Thomas Jefferson: 5 new books
The bronze figure of Thomas Jefferson rises 19 feet in his Pantheon-style memorial in Washington, D.C. It suits the third president's oversize life. And it underscores the ongoing debate about his stature, examined in five new books about him.
Jon Meacham's "Thomas Jefferson: The Art of Power" (Random House, $35) is an engaging, textured picture of this complex, paradoxical leader and the republic he helped forge.
"Jefferson's finished work was the creation of an imperfect but lasting democratic habit of mind and heart," he writes.
Meacham, the former Newsweek editor and current editor and executive vice president at Random House, earned a Pulitzer Prize for "American Lion," his 2008 biography of Andrew Jackson.
Here, he delivers a full, evocative, pointed one-volume account of a man who "spent much of his life seeking control over himself and power over the lives and destinies of others."
Whether discussing Jefferson the intellectual and visionary or the very pragmatic politician; the ardent bon vivant or the self-sufficient farmer, the eloquent voice of freedom or the slave owner, Meacham's lengthy narrative moves at a brisk pace.
"The real Jefferson was like so many of us: a bundle of contradictions, competing passions, flaws, sins and virtues that can never be neatly smoothed out into a tidy whole. The closest thing to a constant in his life was his need for power and for control."
He got both, especially when establishing and wielding extraordinary presidential authority. Meacham considers his political accomplishment "without parallel in American life," in the name of popular government for the new nation. Jefferson turned ideas into action.

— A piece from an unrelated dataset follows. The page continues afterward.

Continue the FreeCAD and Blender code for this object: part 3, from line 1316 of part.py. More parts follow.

Meacham covers Jefferson's personal affairs, too, including fathering children with slave Sally Hemings. He publicly assailed miscegenation. But on his little mountain, his Monticello, slaves were assets on the books, their futures ordained by him.
"Rendering moral judgments in retrospect can be hazardous," Meacham says. "It is unfair to judge the past by the standards of the present."

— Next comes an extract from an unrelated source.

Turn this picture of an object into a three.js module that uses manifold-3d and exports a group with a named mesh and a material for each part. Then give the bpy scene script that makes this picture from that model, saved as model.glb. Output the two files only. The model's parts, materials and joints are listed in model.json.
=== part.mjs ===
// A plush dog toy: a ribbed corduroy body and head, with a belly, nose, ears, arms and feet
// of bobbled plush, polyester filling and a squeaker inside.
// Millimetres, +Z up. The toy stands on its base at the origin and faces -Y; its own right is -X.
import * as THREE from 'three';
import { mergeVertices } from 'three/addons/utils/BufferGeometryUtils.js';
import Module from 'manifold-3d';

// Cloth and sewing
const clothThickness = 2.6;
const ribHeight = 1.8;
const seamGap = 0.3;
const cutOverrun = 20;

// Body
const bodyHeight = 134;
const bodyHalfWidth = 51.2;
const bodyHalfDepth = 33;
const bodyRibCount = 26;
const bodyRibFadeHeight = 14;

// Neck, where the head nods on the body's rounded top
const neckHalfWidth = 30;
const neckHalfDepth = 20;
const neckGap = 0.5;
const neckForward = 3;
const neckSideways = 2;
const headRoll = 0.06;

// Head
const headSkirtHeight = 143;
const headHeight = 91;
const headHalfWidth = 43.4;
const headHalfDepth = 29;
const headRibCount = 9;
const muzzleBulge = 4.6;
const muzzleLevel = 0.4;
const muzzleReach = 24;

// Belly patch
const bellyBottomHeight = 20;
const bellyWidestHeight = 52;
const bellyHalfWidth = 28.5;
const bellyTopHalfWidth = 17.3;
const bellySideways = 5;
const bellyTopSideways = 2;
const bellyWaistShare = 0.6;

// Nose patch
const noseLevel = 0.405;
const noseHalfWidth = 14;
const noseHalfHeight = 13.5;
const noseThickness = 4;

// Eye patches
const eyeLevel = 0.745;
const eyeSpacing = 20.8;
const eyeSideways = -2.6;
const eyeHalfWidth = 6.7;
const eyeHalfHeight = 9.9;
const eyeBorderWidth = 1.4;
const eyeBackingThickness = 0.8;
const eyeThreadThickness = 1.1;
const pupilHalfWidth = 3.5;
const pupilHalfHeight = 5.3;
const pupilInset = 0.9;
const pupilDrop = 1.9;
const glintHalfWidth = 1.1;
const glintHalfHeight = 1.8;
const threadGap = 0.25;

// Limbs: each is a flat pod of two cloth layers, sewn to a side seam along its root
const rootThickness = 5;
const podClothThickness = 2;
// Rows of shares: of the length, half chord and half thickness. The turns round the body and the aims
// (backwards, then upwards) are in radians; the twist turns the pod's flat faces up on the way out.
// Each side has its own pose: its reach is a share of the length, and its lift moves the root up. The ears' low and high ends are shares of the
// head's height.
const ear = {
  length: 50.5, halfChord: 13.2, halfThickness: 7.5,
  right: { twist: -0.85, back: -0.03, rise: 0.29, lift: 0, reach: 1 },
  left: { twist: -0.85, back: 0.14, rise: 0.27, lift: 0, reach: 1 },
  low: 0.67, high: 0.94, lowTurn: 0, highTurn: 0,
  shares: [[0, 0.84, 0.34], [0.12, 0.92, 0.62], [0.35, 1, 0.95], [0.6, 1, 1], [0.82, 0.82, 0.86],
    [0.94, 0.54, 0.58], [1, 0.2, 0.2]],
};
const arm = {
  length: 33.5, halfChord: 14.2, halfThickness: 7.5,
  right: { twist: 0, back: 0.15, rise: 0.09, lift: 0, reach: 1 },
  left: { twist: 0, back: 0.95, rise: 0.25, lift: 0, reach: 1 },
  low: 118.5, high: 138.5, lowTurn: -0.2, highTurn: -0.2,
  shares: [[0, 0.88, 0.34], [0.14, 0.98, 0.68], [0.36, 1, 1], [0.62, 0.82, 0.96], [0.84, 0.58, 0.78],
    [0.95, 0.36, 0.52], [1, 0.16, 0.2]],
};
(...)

In "Master of the Mountain: Thomas Jefferson and His Slaves" (Farrar, Straus and Giroux, $28), Henry Wiencek rejects that. The historian writes an indictment of the slaveholder. Forty percent of Virginians were slaves in Jefferson's time.
Jefferson tried, but failed, to include anti-slavery language in the Declaration of Independence. Later, he came up with repulsive theories about the inferiority of blacks and "rationalized an abomination to the point where an absolute moral reversal was reached." Jefferson "constantly moved the boundaries on his moral map to make the horrific tolerable to him."
Wiencek, citing a "scribbled note," states Jefferson made a 4 percent profit on the birth of black children. Slaves backed an equity line he obtained from Dutch bankers. "The small ones," preteens working in his nail factory, were whipped. And he'd cut already paltry rations to slaves, even as a grandchild purchased food for Jefferson from slaves.
"Thomas Jefferson's Crème Brûlée: How a Founding Father and His Slave James Hemings Introduced French Cuisine to America" (Quirk, $19.95) chronicles how Hemings accompanied him to Paris to learn French cuisine, which the president adored. Thomas J. Craughwell's book is a fascinating, curious, lively lagniappe, complete with recipes. For the record, Jefferson loved veggies.
Lavishly illustrated, "A Rich Spot of Earth: Thomas Jefferson's Revolutionary Garden at Monticello" (Yale University Press, $35) by Peter J. Hatch is all about vegetables. Hatch is director of grounds and gardens at Monticello, which he deems "an Ellis Island" of introduced plants: 330 varieties of 99 species of vegetables and herbs. He offers a taste of history, a study in restoration and a mirror on Jefferson, his harvest and the slave labor that yielded it.
In addition to the garden, Jefferson's passions contributed to the development of at least four sciences in the United States, including geography, climatology, scientific archaeology and paleontology. These are the topics of "Jefferson's Shadow: The Story of His Science" (Yale, $30), a refreshing, wise, far-ranging inquiry by Keith Thomson, professor emeritus of natural history at the University of Oxford and executive officer of the American Philosophical Society.
Thomson sees Jefferson as "a wonderful tinkerer, fascinated by inventions of every sort." He saw science as essential to the young nation's future, particularly in the "practical applications of science to societal problems."
After about 2,000 pages, the portrait of Jefferson you take away remains full of push and pull, often hard to reconcile. But, about a mile away from Jefferson's statue is another 19-foot sculpture of another American president, seated in a Greek temple. It's incomparably moving. And it clarifies plenty.